What is being asked =
Give back the exact lines spanning from the line with "stand = build()" to the line with "for node in", with both of those lines included and no others.

[Begin Recorded data]

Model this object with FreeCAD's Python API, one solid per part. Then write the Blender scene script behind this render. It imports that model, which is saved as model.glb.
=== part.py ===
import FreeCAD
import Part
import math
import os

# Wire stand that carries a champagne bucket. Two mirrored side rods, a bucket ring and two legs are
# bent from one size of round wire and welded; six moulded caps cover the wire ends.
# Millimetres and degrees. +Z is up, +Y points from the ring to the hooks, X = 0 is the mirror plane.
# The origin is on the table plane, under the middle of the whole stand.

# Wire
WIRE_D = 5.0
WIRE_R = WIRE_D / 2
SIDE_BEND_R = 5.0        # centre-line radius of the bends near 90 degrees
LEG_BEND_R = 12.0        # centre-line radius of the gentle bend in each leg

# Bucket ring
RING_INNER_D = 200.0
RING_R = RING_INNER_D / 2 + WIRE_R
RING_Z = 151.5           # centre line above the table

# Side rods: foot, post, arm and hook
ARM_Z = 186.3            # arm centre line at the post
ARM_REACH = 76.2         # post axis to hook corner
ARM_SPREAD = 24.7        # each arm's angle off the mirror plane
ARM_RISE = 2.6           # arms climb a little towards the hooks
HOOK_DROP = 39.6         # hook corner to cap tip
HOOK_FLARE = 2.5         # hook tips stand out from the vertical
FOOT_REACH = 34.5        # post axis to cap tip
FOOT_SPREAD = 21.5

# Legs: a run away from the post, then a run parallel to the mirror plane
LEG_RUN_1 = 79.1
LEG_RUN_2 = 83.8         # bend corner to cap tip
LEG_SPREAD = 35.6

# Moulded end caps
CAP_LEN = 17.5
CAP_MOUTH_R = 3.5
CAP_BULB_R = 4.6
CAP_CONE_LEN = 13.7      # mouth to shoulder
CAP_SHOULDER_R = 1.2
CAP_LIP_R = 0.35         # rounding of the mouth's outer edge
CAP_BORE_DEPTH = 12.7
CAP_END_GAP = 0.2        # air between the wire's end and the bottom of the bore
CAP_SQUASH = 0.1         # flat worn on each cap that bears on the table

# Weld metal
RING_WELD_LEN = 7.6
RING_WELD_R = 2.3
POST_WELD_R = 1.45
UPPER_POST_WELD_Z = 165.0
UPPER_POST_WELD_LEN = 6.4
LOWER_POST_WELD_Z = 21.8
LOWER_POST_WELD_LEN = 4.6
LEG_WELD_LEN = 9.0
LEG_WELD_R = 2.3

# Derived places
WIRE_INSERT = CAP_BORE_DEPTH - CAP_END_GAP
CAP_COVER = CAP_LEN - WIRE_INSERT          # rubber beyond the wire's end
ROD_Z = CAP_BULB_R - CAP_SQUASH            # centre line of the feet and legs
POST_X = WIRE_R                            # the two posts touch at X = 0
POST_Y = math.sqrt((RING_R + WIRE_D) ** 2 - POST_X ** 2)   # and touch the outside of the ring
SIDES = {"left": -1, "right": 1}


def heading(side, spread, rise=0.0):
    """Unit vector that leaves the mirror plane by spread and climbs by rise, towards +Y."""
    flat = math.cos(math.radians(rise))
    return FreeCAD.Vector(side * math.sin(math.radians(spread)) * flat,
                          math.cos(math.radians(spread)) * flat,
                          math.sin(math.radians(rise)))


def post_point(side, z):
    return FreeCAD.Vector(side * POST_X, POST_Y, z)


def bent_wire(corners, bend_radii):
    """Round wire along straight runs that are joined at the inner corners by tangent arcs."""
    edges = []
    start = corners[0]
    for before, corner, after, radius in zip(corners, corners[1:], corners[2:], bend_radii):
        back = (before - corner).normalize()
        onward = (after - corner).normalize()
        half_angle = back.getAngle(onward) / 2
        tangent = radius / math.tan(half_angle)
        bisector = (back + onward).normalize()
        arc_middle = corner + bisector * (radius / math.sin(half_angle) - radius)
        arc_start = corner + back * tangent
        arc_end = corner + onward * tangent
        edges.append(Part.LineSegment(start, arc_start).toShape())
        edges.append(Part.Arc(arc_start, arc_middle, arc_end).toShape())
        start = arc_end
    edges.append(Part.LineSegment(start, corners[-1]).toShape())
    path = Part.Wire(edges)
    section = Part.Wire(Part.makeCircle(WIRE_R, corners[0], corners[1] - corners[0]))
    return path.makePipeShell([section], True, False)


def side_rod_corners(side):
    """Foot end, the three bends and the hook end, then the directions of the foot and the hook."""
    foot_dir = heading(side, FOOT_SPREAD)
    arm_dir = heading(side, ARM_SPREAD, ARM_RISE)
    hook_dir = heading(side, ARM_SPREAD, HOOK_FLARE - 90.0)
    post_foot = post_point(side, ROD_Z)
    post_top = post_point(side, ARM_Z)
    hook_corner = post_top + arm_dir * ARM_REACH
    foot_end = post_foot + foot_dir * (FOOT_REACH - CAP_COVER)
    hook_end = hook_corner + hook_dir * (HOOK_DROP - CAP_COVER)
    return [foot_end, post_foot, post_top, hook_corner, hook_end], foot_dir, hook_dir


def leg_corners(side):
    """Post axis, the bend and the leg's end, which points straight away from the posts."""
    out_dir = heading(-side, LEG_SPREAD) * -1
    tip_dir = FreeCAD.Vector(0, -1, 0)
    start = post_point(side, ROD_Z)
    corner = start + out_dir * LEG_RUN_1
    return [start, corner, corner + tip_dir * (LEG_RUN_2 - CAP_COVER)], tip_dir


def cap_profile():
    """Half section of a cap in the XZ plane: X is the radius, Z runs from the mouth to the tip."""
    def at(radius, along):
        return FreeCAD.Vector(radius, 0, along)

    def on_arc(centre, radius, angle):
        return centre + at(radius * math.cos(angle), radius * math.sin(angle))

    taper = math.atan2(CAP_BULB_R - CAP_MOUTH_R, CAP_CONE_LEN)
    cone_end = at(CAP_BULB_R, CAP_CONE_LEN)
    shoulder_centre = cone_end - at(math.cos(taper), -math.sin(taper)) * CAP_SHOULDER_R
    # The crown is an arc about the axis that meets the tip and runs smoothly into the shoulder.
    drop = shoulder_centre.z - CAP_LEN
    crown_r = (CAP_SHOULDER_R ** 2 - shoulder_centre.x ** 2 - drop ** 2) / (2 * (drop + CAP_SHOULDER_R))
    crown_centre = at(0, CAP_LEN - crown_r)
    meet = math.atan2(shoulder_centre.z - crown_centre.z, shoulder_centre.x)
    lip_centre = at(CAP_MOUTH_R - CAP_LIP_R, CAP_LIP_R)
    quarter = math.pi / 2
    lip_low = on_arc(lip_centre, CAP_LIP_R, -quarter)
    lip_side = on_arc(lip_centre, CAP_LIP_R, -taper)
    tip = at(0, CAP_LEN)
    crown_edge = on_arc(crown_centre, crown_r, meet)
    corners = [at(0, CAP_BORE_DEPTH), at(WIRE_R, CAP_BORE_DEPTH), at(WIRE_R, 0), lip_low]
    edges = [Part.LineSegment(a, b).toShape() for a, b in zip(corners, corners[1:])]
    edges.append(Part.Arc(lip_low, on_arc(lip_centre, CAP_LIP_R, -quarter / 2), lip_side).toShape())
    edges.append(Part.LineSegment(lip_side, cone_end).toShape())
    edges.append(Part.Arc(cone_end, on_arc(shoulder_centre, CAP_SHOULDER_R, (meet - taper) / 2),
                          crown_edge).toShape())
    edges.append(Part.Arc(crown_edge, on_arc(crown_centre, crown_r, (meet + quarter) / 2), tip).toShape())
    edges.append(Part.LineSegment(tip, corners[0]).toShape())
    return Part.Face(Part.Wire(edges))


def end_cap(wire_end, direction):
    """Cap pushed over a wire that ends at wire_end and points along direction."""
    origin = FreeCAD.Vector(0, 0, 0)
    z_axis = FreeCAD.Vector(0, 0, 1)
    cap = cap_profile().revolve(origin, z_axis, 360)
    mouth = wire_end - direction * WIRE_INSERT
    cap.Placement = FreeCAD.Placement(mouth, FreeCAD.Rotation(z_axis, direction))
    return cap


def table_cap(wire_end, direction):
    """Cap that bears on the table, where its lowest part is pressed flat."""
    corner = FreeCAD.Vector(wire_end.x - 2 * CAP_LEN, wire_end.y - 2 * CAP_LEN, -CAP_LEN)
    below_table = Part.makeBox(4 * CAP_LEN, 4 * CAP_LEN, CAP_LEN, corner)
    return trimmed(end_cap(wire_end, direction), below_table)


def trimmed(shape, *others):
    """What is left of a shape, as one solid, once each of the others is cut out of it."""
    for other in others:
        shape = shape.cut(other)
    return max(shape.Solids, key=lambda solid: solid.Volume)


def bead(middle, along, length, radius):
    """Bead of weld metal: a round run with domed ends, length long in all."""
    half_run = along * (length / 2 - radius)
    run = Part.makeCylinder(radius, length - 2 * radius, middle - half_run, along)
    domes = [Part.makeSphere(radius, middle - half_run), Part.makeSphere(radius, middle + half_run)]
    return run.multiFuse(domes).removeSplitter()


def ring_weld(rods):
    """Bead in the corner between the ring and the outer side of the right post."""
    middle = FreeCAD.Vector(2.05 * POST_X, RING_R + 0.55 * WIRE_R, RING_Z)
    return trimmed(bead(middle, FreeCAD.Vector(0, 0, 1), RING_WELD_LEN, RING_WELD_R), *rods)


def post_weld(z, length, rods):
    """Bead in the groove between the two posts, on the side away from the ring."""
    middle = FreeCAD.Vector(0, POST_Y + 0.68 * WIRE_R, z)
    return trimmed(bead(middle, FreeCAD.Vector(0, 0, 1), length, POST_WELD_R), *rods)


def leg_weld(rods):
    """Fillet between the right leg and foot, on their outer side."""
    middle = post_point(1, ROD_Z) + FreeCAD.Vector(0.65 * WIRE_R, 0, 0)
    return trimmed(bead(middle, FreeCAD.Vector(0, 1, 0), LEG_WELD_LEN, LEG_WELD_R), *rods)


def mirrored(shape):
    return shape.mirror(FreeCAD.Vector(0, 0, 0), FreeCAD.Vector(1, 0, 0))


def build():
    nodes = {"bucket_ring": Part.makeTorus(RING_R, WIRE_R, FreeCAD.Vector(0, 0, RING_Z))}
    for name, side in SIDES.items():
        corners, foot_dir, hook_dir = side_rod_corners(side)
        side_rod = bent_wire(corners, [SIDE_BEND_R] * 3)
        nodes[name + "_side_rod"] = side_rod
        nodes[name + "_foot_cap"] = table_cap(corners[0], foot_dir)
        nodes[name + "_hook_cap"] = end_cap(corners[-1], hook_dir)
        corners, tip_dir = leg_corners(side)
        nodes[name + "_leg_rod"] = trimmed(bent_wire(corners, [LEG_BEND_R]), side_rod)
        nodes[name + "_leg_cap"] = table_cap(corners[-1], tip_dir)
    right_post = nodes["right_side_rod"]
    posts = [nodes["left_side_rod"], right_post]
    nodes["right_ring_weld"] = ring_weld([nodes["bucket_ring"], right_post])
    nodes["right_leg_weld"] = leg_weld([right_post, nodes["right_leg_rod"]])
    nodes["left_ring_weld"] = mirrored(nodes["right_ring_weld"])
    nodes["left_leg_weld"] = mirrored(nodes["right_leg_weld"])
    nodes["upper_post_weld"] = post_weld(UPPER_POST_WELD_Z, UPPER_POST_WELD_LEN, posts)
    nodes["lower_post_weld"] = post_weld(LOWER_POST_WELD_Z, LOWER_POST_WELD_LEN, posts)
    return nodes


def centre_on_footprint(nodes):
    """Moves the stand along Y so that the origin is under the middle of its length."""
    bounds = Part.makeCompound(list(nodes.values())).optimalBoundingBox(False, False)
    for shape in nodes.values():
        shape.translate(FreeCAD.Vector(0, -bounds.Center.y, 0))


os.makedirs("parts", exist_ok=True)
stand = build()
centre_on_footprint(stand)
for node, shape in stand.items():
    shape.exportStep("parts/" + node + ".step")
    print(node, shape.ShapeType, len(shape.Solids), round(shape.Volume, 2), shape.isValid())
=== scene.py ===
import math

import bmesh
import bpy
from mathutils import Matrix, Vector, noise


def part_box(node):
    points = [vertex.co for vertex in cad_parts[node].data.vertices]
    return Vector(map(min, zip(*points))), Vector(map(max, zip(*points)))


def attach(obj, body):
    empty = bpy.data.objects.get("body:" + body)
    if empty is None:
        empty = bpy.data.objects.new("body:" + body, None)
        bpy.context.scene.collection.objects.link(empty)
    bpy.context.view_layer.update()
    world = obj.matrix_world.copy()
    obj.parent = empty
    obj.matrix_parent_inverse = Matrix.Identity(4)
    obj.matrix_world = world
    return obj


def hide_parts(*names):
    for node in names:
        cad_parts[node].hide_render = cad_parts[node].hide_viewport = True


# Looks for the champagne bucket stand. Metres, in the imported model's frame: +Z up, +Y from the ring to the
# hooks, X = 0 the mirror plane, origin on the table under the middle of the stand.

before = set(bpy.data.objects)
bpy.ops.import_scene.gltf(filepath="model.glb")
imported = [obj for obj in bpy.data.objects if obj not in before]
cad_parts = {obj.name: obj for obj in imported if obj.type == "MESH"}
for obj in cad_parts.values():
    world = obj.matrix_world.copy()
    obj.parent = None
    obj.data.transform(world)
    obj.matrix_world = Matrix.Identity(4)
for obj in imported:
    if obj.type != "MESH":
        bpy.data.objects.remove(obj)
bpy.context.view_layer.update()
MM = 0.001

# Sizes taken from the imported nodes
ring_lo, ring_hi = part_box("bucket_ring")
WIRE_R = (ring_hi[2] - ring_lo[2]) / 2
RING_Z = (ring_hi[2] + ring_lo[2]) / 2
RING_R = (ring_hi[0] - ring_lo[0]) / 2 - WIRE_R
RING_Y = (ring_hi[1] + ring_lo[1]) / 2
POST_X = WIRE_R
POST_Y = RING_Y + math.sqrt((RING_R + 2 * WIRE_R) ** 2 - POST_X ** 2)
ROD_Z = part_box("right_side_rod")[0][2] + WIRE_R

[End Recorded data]

Solution to this problem =
stand = build()
centre_on_footprint(stand)
for node, shape in stand.items():
    shape.exportStep("parts/" + node + ".step")
    print(node, shape.ShapeType, len(shape.Solids), round(shape.Volume, 2), shape.isValid())
=== scene.py ===
import math

import bmesh
import bpy
from mathutils import Matrix, Vector, noise


def part_box(node):
    points = [vertex.co for vertex in cad_parts[node].data.vertices]
    return Vector(map(min, zip(*points))), Vector(map(max, zip(*points)))


def attach(obj, body):
    empty = bpy.data.objects.get("body:" + body)
    if empty is None:
        empty = bpy.data.objects.new("body:" + body, None)
        bpy.context.scene.collection.objects.link(empty)
    bpy.context.view_layer.update()
    world = obj.matrix_world.copy()
    obj.parent = empty
    obj.matrix_parent_inverse = Matrix.Identity(4)
    obj.matrix_world = world
    return obj


def hide_parts(*names):
    for node in names:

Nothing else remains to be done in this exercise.